AFWERX Bringing Startup Thinking to the Department of Defense

How AFWERX Began

In 2017, Air Force Secretary Heather Wilson announced AFWERX, a program designed to circumvent bureaucracy and engage new entrepreneurs, including airmen, in Air Force programs.

Today, the program has headquarters in Washington DC, where they conduct research and manage a database of people who want to work on Air Force entrepreneurship projects; Las Vegas, where they conduct workshops and coach prospective airman entrepreneurs; and Austin, where innovative ideas are incubated in lean startup teams.

There are usually two reasons innovation happens. Either an inventor or entrepreneur comes along looking for a problem to solve. Or a problem comes along and prompts an otherwise-ordinary person to look for a solution.

You can argue the merits of each path, but when the second method works, it tends to cut through years of product-market-fit research and lead to fewer pivots and wasted efforts.

The Challenge Creates Opportunity

The challenge is, of course, that succeeding in the second route requires the perfect storm of subject matter knowledge, scalable ideas, and access to resources.

Funding Is Fast and Furious

People with ideas for innovation that would benefit the Air Force can submit a request online and receive an answer on whether it has been chosen for funding within 30 days.

In its most recent round of reviews, AFWERX awarded funding to 120 Phase 1 projects and 90 Phase 2.

Phase 1 projects usually involve a lone entrepreneur or airman who has a great proof of concept. AFWERX typically award $50-100K to each recipient to turn their Phase 1 concept into a prototype, with around half of the projects submitted receiving selection. Phase 2 projects may receive $750K or so to move from a prototype to an MVP, with a potential for receiving $1.5 million.

Successful Projects Can Save Millions

So far more than $73 million has been awarded, and today, around 80 percent of applicants are companies who have never had a contract with the Department of Defense (DoD) before.

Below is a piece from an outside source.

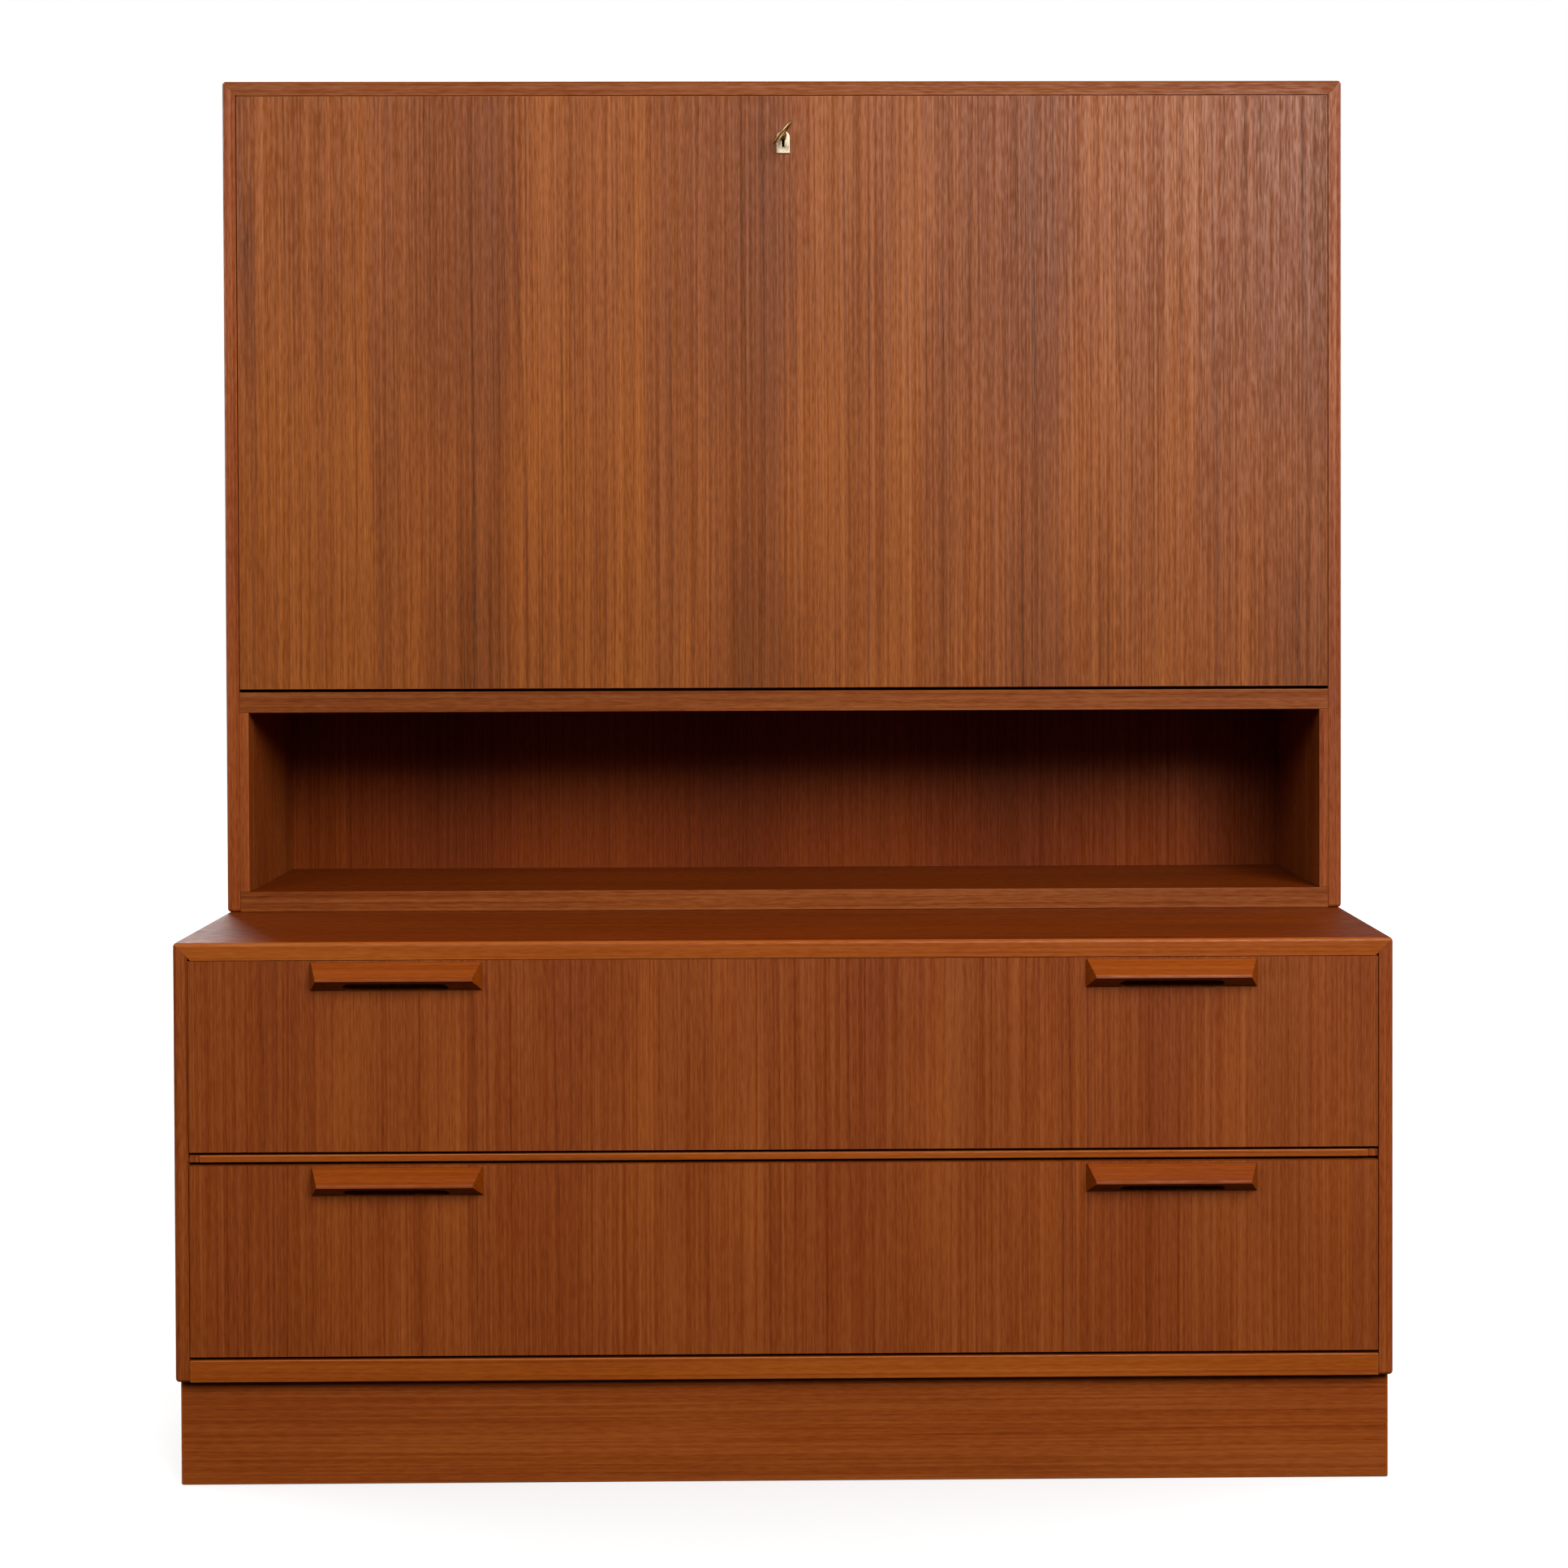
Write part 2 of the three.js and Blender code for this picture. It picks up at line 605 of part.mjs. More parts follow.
// Floor board, uprights and shelves of the writing compartment, behind the flap.
function makeFitment(parent) {
  const rear = UPPER_INNER_DEPTH;
  const ceiling = UPPER_HEIGHT - SIDE_THICKNESS - GLUE;
  const floor = FLOOR_BOARD_TOP;
  const halfBoard = FITMENT_THICKNESS / 2;
  add(
    parent,
    "desk_floor",
    teakVeneer,
    box(centred(INNER - GLUE), [SWEEP_SHOULDER, rear], [SHELF_TOP + GLUE, floor]),
  );
  const depth = [FITMENT_SETBACK, rear];
  const shelf = (name, xSpan, rise) =>
    add(parent, name, teakVeneer, box(xSpan, depth, centredAt(floor + rise, halfBoard)));
  for (const [side, label] of SIDES) {
    const x = side * UPRIGHT_OFFSET;
    const board = box(centredAt(x, halfBoard), depth, [floor + GLUE, ceiling]);
    add(parent, `fitment_upright_${label}`, teakVeneer, board);
    const bay = outwards(side, UPRIGHT_OFFSET + halfBoard + GLUE, INNER - GLUE);
    shelf(`fitment_shelf_${label}`, bay, SIDE_SHELF_RISE);
  }
  shelf("fitment_shelf_centre", centred(UPRIGHT_OFFSET - halfBoard - GLUE), CENTRE_SHELF_RISE);
}

// The plates and studs on the cabinet's sides that carry the flap and its stays.
function makeFlapFittings(parent) {
  for (const [side, label] of SIDES) {
    const plate = box(
      outwards(side, LIP_WALL, LIP_WALL + PIVOT_PLATE.thickness),
      centredAt(PIVOT.y, PIVOT_PLATE.width / 2),
      [PIVOT.z - PIVOT_PLATE.below, PIVOT.z - PIVOT_PLATE.below + PIVOT_PLATE.length],
    );
    const pinEnd = FRONT_HALF_WIDTH - PIVOT_PLATE.thickness + PIN_CLEARANCE;
    const pin = rodX(
      PIVOT_PIN_RADIUS,
      outwards(side, pinEnd, LIP_WALL + OVERSHOOT),
      PIVOT.y,
      PIVOT.z,
    );
    add(parent, `pivot_plate_${label}`, brass, join(plate, pin));

    const arm = stayArmSpan();
    const y = PIVOT.y + STAY_STUD.y;
    const z = PIVOT.z + STAY_STUD.z;
    const headRadius = 2 * STAY_STUD_RADIUS;
    const flange = rodX(headRadius + 1, outwards(side, INNER - 2, INNER - GLUE), y, z);
    const shank = rodX(STAY_STUD_RADIUS, outwards(side, arm.inner - 2, INNER - 1), y, z);
    const head = rodX(headRadius, outwards(side, arm.inner - 3, arm.inner - 1.4), y, z);
    add(parent, `stay_stud_${label}`, brass, join(flange, shank, head));
  }
}

function stayArmSpan() {
  const outer = INNER - STAY_ARM.fromSide;
  return { inner: outer - STAY_ARM.thickness, outer };
}

// ---- Flap ---------------------------------------------------------------------------------

// Places inside the flap's group, whose origin is on the pivots' axis.
const FLAP = {
  face: -PIVOT_INSET,
  inside: FRONT_THICKNESS - PIVOT_INSET,
  bottom: FLAP_BOTTOM - PIVOT.z,
  top: FLAP_TOP - PIVOT.z,
};
const KEY_Z = FLAP.top - KEY_BELOW_FLAP_TOP;

// The middle of the lock's bolt, from front to back.
function lockMiddleY() {
  return FRONT_THICKNESS - PIVOT_INSET - LOCK_CASE.depth / 2;
}

// A keyhole: a round hole for the shaft with a slot below it for the bit.
function keyhole(radius, slotHalf, slotDrop, yRange) {
  const slot = box(centred(slotHalf), yRange, [KEY_Z - slotDrop, KEY_Z]);
  return join(rodY(radius, 0, yRange, KEY_Z), slot);
}

function makeFlap(parent) {
  const flap = groupAt(parent, 0, PIVOT.y, PIVOT.z);
  const plateZ = [-PIVOT_PLATE.below, PIVOT_PLATE.length - PIVOT_PLATE.below];
  const mortiseZ = [plateZ[0] - GLUE, plateZ[1] + GLUE];
  const plateMortises = SIDES.map(([side]) =>
    box(
      outwards(
        side,
        FRONT_HALF_WIDTH - PIVOT_PLATE.thickness - GLUE,
        FRONT_HALF_WIDTH + OVERSHOOT,
      ),
      centred(PIVOT_PLATE.width / 2 + GLUE),
      mortiseZ,
    ),
  );
  const caseBack = FLAP.inside - LOCK_CASE.depth;
  const lockMortise = box(
    centred(LOCK_CASE.width / 2 + GLUE),
    [caseBack - GLUE, FLAP.inside + OVERSHOOT],
    [KEY_Z - LOCK_CASE.below - GLUE, FLAP.top + OVERSHOOT],
  );
  const keyPassage = keyhole(3.5, 1.8, 10, [FLAP.face - OVERSHOOT, caseBack + OVERSHOOT]);
  const panel = box(
    centred(FRONT_HALF_WIDTH),
    [FLAP.face, FLAP.inside],
    [FLAP.bottom, FLAP.top],
  );
  add(flap, "flap_panel", teakVeneer, cut(panel, ...plateMortises, lockMortise, keyPassage));

  for (const [side, label] of SIDES) {
    const plate = box(
      outwards(side, FRONT_HALF_WIDTH - PIVOT_PLATE.thickness, FRONT_HALF_WIDTH),
      centred(PIVOT_PLATE.width / 2),
      plateZ,
    );
    const eye = rodX(
      PIVOT_PIN_RADIUS + PIN_CLEARANCE,
      outwards(side, FRONT_HALF_WIDTH - 2 * PIVOT_PLATE.thickness, LIP_WALL),
      0,
      0,
    );
    add(flap, `flap_plate_${label}`, brass, cut(plate, eye));
    add(flap, `stay_bracket_${label}`, brass, stayBracket(side));
    makeStayArm(flap, side, label);
  }
  makeLock(flap);
}

// An angle bracket on the flap's inner face, with a riveted pin for the stay arm.
function stayBracket(side) {
  const arm = stayArmSpan();
  const sheet = 2;
  const foot = 20;
  const tall = 17;
  const ear = outwards(side, arm.outer + 1, arm.outer + 1 + sheet);
  const onFlap = [FLAP.inside + GLUE, FLAP.inside + sheet];
  const footPlate = box(
    outwards(side, arm.outer + 1 + sheet - foot, arm.outer + 1 + sheet),
    onFlap,
    centredAt(STAY_PIN.z, tall),
  );
  const earPlate = box(
    ear,
    [FLAP.inside + GLUE, STAY_PIN.y + STAY_ARM.width / 2],
    centredAt(STAY_PIN.z, STAY_ARM.width / 2 + 1),
  );
  const pin = rodX(
    STAY_PIN_RADIUS,
    outwards(side, arm.inner - 1.4, arm.outer + 2),
    STAY_PIN.y,
    STAY_PIN.z,
  );
  const rivet = rodX(
    STAY_PIN_RADIUS + 1.8,
    outwards(side, arm.inner - 2, arm.inner - 0.6),
    STAY_PIN.y,
    STAY_PIN.z,
  );
  return join(footPlate, earPlate, pin, rivet);
}

// A slotted brass arm, hung on the flap bracket's pin. It slides over the stud on the side.
function makeStayArm(flap, side, label) {
  const closedReach = Math.hypot(STAY_STUD.y - STAY_PIN.y, STAY_STUD.z - STAY_PIN.z);
  const openReach = stayArmLength - STAY_ARM.endMargin;
  const half = STAY_ARM.width / 2;
  const shape = new THREE.Shape();
  shape.absarc(0, 0, half, Math.PI / 2, (3 * Math.PI) / 2, false);
  shape.absarc(stayArmLength - half, 0, half, -Math.PI / 2, Math.PI / 2, false);

  const eye = new THREE.Path();
  eye.absarc(0, 0, STAY_PIN_RADIUS + PIN_CLEARANCE, 0, 2 * Math.PI, true);
  const slotHalf = STAY_STUD_RADIUS + PIN_CLEARANCE;
  const slotStart = closedReach - STAY_ARM.slotMargin + slotHalf;
  const slot = new THREE.Path();
  slot.absarc(slotStart, 0, slotHalf, -Math.PI / 2, Math.PI / 2, true);
  slot.absarc(openReach, 0, slotHalf, Math.PI / 2, -Math.PI / 2, true);
  shape.holes.push(eye, slot);

  const arm = stayArmSpan();
  const mesh = add(flap, `stay_arm_${label}`, brass, alongX(shape, outwards(side, arm.inner, arm.outer)));
  mesh.position.set(0, STAY_PIN.y, STAY_PIN.z);
  mesh.rotation.x = Math.atan2(STAY_STUD.z - STAY_PIN.z, STAY_STUD.y - STAY_PIN.y);
}

// ---- Lock ---------------------------------------------------------------------------------

function makeLock(flap) {
  const { width, depth, below, wall } = LOCK_CASE;
  const caseFront = FLAP.inside - depth;
  const caseTop = FLAP.top - GLUE;
  const caseBottom = KEY_Z - below;
  const outside = box(centred(width / 2), [caseFront, FLAP.inside], [caseBottom, caseTop]);
  const cavity = box(
    centred(width / 2 - wall),
    [caseFront + wall, FLAP.inside - wall],
    [caseBottom + wall, caseTop - wall],
  );
  const middleY = lockMiddleY();
  const boltSlot = box(
    centred(BOLT.width / 2 + PIN_CLEARANCE),
    centredAt(middleY, BOLT.thickness / 2 + PIN_CLEARANCE),
    [caseTop - 2 * wall, caseTop + OVERSHOOT],
  );
  const keyEntry = keyhole(2.8, 1.4, 9.5, [caseFront - OVERSHOOT, caseFront + 2 * wall]);
  add(flap, "lock_case", steel, cut(outside, cavity, boltSlot, keyEntry));

  const boltTop = FLAP.top - BOLT.down;
  add(
    flap,
    "lock_bolt",
    brass,
    box(centred(BOLT.width / 2), centredAt(middleY, BOLT.thickness / 2), [
      boltTop - BOLT.height,
      boltTop,
    ]),
  );

  const { radius, tail, thickness } = ESCUTCHEON;
  const shape = new THREE.Shape();
  shape.moveTo(radius, -tail);
  shape.lineTo(radius, 0);
  shape.absarc(0, 0, radius, 0, Math.PI, false);
  shape.lineTo(-radius, -tail);
  shape.closePath();
  const plateY = [FLAP.face - thickness, FLAP.face - GLUE];
  const plate = alongY(shape, plateY).translate(0, 0, KEY_Z);
  const opening = keyhole(2.8, 1.4, 9, [plateY[0] - OVERSHOOT, plateY[1] + OVERSHOOT]);
  add(flap, "escutcheon", brass, cut(plate, opening));
  makeKey(flap);
}

// A key with an oval bow, in the lock. Its own frame has the bow upright and the bit down.
function makeKey(flap) {
  const bitTip = FLAP.inside - LOCK_CASE.wall - 1;
  const shaftOut = FLAP.face - 20;
  const bow = { halfLength: 10, halfWidth: 15, ring: 3.6, thickness: 2.6 };
  const bowY = shaftOut - bow.halfLength + 1;
  const oval = new THREE.Shape();
  oval.absellipse(bowY, 0, bow.halfLength, bow.halfWidth, 0, 2 * Math.PI, false);
  const eye = new THREE.Path();
  const eyeLength = bow.halfLength - bow.ring;
  const eyeWidth = bow.halfWidth - bow.ring;
  eye.absellipse(bowY, 0, eyeLength, eyeWidth, 0, 2 * Math.PI, true);
  oval.holes.push(eye);
  const key = join(
    alongX(oval, centred(bow.thickness / 2)),
    rodY(KEY_SHAFT_RADIUS, 0, [shaftOut - 1.5, bitTip], 0),
    rodY(KEY_SHAFT_RADIUS + 1.4, 0, [shaftOut, shaftOut + 4], 0),
    rodY(KEY_SHAFT_RADIUS + 0.9, 0, [FLAP.face - 5, FLAP.face - 3.4], 0),
    box(centred(0.9), [bitTip - 4.5, bitTip], [-8, 0]),
  );
  const mesh = add(flap, "key", brass, key);
  mesh.position.set(0, 0, KEY_Z);
  mesh.rotation.y = THREE.MathUtils.degToRad(KEY_TILT);
}

// ---- Assembly -----------------------------------------------------------------------------

const desk = new THREE.Group();

const plinth = groupAt(desk, 0, BACK_Y - BASE_DEPTH, 0);
makePlinth(plinth);

const base = groupAt(desk, 0, BACK_Y - BASE_DEPTH, PLINTH_HEIGHT);
makeBaseCarcass(base);
for (const [name, z] of [
  ["upper_drawer", UPPER_DRAWER_Z],
  ["lower_drawer", LOWER_DRAWER_Z],
]) {
  makeDrawer(base, name, z);
  makeRunners(base, name, z);
}

const upper = groupAt(desk, 0, BACK_Y - UPPER_DEPTH, PLINTH_HEIGHT + BASE_HEIGHT);
makeUpperCarcass(upper);
makeFitment(upper);
makeFlapFittings(upper);
makeFlap(upper);

export default desk;
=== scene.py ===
import json
import math

import bmesh
import bpy
from mathutils import Matrix, Vector


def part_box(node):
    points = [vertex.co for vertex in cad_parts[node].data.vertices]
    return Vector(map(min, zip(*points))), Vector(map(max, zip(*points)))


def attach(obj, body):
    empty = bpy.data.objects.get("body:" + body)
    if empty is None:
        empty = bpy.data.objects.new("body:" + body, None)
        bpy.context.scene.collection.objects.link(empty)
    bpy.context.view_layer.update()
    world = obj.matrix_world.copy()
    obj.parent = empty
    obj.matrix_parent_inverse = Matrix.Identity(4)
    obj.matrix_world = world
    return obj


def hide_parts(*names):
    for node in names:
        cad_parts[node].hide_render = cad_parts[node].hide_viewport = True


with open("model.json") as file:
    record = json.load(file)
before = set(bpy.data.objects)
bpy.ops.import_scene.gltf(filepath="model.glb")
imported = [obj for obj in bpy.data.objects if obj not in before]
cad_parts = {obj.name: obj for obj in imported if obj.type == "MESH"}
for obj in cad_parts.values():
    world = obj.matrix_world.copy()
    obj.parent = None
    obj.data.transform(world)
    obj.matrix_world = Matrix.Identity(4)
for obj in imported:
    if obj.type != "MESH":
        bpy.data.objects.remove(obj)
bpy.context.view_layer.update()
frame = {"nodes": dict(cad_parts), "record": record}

# ---- Camera, floor and light ----------------------------------------------------------------
# The desk stands on a pale studio floor. A wide soft light in front of it stands high enough to
# leave the niche dark towards its ceiling, and a small one puts a sheen on the flap's upper right.
# Weaker ones light its sides and its back.

MM = 0.001


def linear(hex_colour):
    """An sRGB hex colour as linear RGBA."""
    channels = [int(hex_colour[i : i + 2], 16) / 255 for i in (1, 3, 5)]
    return [c / 12.92 if c <= 0.04045 else ((c + 0.055) / 1.055) ** 2.4 for c in channels] + [1]


def add_node(tree, kind, inputs=None, **settings):
    """Adds a node, sets its properties, and sets or links its inputs."""
    node = tree.nodes.new(kind)
    for name, value in settings.items():
        setattr(node, name, value)
    for key, value in (inputs or {}).items():
        if isinstance(value, bpy.types.NodeSocket):
            tree.links.new(value, node.inputs[key])
        else:
            node.inputs[key].default_value = value
    return node


CAMERA_FROM_CENTRE = 15.6 * MM
CAMERA_FROM_FRONT = 2262 * MM
CAMERA_HEIGHT = 806 * MM
CAMERA_TURN = (-0.0109, -0.0152, -0.0032)  # radians: to the left, upwards, and about its own axis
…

From simulators that make it cheaper and easier to train pilots to innovative gear that’s lighter and more comfortable for war-fighters, AFWERX is supporting projects that have the potential to save the DoD time and money, keep military personnel safer or more comfortable, and solve other common operational challenges.

At its recent “Pro Bowl” event, the organization awarded 190 Small Business Innovation Research contracts over the course of one week to organizations such as icon, a robotics firm that can quickly build cement structures for use in forward-deployed environments. Other recipients included Kubos Corporation, which specializes in space-grade flight and mission operations software, and SaltyCloud, which produces workflow automation tools for security and risk teams.

How to Apply

The program is not limited to airmen — entrepreneurs can find a full brief on the Air Force’s top challenges on the AFWERX website. Every Monday at 12 p.m. CT, AFWERX invites interested people to join a webinar on how to engage with their programs. You can also sign up to join the AFWERX ecosystem to get updates on upcoming events and innovation challenges.

What Other Companies Can Learn from AFWERX

According to the AFWERX team, not only does their work significantly improve the speed of getting from idea to implementation, it helps America stay competitive. When the U.S. military can support, incubate, and ultimately purchase the military innovations of its brightest minds, it keeps those inventions from going to the highest foreign bidder.

AFWERX may have unique challenges, but their approach is worth studying for large companies in any industry. If you gave the innovators in your organization direct access to resources and decision-makers who could bring their ideas to life, how much quicker could your organization improve, iterate on those improvements, and grow? Do the inventors, tinkerers, and problem solvers in your midst have the support they need to make a difference? What could you accomplish if you decided that bureaucracy should enable progress, rather than stand in its way?